A number of Leonardo experts have concurred with Kemps's conclusions, including Carlo Pedretti, Nicholas Turner, Alessandro Vezzosi, who is the director of the Museo Ideale Leonardo Da Vinci in Vinci, Italy, Dr. Christina Geddo, Dr. Claudio Strinati of the Italian Ministry of Culture, and Mina Gregori, professor emerita at the University of Florence
However, the attribution to Leonardo is not unchallenged, with other connoisseurs expressing reservations. Among the reasons for doubt are the lack of provenance prior to the 20th century – unusual given Leonardo's renown dating from his own lifetime, as well as the fame of the purported subject's family[7] – and the fact that vellum lasts for centuries, which would facilitate a forger's acquisition of old sheets.[1] Further, there exist around 4,000 drawings by Leonardo, none of which feature vellum as a surface.[7] Leonardo scholar Pietro C. Marani discounts the significance of the drawing being made by a left-handed artist, noting that imitators of Leonardo's work have emulated this characteristic in the past.[7] Marani is also troubled by the vellum surface, 'monotonous' detail, use of colored pigments in specific areas, lack of craquelure, and firmness of touch.[7] A museum director who wished to remain anonymous believes the drawing is "a screaming 20th-century fake," and finds the damages and repair to the drawing suspicious.[7] Planning an exhibition of Leonardo's work, Nicholas Penny, director of the National Gallery, said simply "We have not asked to borrow it."[7]
Klaus Albrecht Schröder, director of the Albertina, Vienna, said "No one is convinced it is a Leonardo," and David Ekserdjian, a scholar of 16th century Italian drawings, wrote that he suspects the work is a "counterfeit."[1] Neither does one of the primary scholars of Leonardo's drawings, Carmen Bambach of the Metropolitan Museum of Art, nor her colleague at the Metropolitan, Everett Fahy, accept the attribution to Leonardo.[1][7]
Several forensic experts on fingerprints have discounted Biro's conclusions, finding the partial fingerprint taken from the drawing too poorly detailed to offer conclusive evidence.[1] Biro's description of the print as being "highly comparable" to a known fingerprint of Leonardo's has similarly been discounted by fingerprint examiners as being too vague an assessment to establish authorship.[1] When asked if he may have been mistaken to suggest that the fingerprint was Leonardo's, Biro answered "It's possible.
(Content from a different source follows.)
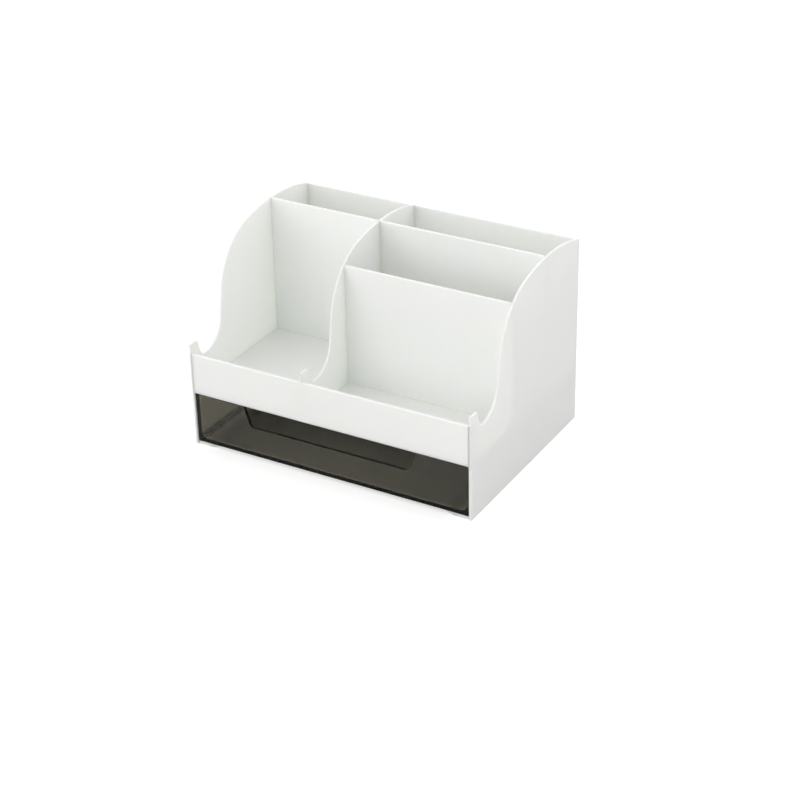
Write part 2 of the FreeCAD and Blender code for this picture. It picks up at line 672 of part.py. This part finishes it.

Yes."[1]
Noting the lack of inclusion of dissenting opinion in Kemp's publication, Richard Dorment wrote in the Telegraph: "Although purporting to be a work of scholarship, his book has none of the balanced analysis you would expect from such an acclaimed historian. For La Bella Principessa, as he called the girl in the study, is not art history – it is advocacy."[7]
Fred R. Kline, an independent art historian known for discoveries of "lost art" among the Nazarene Brotherhood of German painters[8] suggested in a front page article in The Santa Fe New Mexican,[9] that the creator of the drawing may actually be Julius Schnorr von Carolsfeld (1794-1872), circa 1820, one of the Nazarene Brotherhood working in Rome during the early 19th century who revived the styles and subjects of Italian Renaissance masters. Kline found a related drawing on vellum by Schnorr, Half-nude Female, in the collection of the State Art Museum in Mannheim, Germany, as well as two other drawings on vellum by Schnorr. Kline suggests the La Bella Principessa depicts the same model who appears in the Mannheim drawing, but an idealized version of her in the manner of a Renaissance engagement portrait.
Comparative material-testing of the vellum supports of the Mannheim Schnorr and "La Bella Principessa" may occur in a New York federal court in the pending lawsuit, Marchig v. Christie's, brought on by the original owner of "La Bella Principessa" who is accusing Christie's of negligent misattribution and other damages. Christie's had auctioned Mrs. Marchig's drawing in 1998 as "German School, early 19th century".